● Stated exercise: Seek out every line containing the word "node", and copy each.

┄┄┄┄┄┄┄┄┄┄

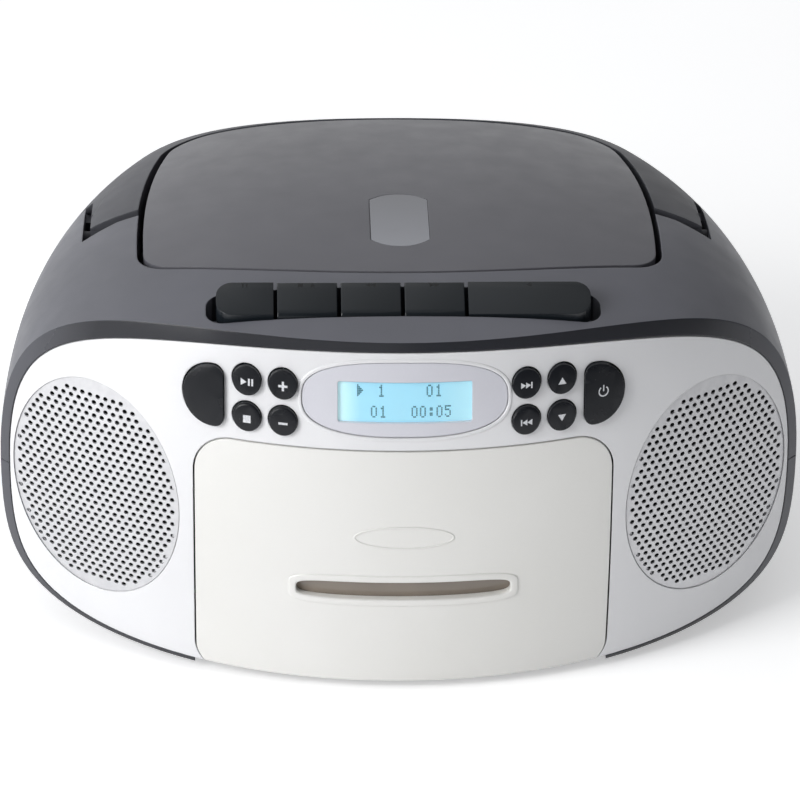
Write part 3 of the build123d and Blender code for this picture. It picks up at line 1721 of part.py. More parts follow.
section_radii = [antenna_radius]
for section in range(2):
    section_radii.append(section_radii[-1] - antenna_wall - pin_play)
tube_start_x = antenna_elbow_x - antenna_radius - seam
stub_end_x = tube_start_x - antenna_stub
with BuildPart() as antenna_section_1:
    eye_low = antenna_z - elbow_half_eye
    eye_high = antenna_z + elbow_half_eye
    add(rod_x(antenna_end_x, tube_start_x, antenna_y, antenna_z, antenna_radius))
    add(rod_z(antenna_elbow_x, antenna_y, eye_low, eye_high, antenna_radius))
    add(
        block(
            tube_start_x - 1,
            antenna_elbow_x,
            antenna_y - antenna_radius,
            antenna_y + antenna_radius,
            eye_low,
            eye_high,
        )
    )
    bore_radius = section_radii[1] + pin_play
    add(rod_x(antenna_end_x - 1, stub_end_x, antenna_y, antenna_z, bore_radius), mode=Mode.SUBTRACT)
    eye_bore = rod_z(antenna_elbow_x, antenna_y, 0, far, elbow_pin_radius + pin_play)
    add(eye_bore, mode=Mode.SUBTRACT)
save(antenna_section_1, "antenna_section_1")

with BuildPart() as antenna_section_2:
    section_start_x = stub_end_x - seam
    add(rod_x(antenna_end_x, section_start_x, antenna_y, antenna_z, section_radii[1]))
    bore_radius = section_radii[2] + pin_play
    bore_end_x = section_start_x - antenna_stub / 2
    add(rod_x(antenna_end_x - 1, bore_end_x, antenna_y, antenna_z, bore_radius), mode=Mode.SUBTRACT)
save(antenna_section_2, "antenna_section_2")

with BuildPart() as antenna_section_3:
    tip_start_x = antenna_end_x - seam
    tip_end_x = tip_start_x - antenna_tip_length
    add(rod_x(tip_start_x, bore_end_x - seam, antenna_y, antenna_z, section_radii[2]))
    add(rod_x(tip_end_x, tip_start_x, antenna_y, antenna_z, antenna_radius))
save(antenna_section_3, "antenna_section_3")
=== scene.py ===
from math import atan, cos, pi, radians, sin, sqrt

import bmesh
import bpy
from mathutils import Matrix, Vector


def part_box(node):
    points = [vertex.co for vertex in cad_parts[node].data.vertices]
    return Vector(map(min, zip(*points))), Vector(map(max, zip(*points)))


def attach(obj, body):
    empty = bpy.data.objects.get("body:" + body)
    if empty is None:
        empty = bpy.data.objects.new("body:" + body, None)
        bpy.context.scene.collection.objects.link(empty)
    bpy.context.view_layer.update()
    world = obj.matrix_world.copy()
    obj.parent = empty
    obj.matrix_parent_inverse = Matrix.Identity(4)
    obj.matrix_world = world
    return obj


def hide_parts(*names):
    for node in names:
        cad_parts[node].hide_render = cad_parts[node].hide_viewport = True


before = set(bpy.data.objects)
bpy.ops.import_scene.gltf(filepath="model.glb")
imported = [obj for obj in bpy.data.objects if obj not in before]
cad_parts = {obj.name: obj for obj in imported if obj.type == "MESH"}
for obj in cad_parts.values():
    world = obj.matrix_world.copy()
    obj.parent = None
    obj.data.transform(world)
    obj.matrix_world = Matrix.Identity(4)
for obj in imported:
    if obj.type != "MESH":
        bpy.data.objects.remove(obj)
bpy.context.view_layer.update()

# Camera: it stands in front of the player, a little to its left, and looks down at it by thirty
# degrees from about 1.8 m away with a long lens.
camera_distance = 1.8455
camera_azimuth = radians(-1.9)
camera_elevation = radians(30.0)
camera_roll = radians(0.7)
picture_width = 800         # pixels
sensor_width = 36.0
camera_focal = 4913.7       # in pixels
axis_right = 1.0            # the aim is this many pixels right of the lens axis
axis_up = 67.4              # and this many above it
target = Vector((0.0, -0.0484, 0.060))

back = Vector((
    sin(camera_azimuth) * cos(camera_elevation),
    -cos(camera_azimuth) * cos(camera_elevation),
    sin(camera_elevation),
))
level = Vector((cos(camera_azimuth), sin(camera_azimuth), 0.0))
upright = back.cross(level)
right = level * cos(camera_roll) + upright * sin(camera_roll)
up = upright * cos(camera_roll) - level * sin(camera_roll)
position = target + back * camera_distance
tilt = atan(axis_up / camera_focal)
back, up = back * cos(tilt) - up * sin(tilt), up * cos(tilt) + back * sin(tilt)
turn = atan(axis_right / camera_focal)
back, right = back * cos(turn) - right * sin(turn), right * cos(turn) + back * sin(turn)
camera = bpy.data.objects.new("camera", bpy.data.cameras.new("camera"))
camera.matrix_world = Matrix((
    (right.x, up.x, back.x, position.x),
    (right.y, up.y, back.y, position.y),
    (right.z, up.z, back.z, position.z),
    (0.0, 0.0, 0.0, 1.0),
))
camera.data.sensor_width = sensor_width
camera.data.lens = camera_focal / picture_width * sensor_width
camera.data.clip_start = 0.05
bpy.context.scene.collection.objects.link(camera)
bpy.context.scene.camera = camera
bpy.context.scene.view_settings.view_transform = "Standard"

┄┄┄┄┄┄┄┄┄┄

● Written solution:
def part_box(node):
    points = [vertex.co for vertex in cad_parts[node].data.vertices]
    for node in names:
        cad_parts[node].hide_render = cad_parts[node].hide_viewport = True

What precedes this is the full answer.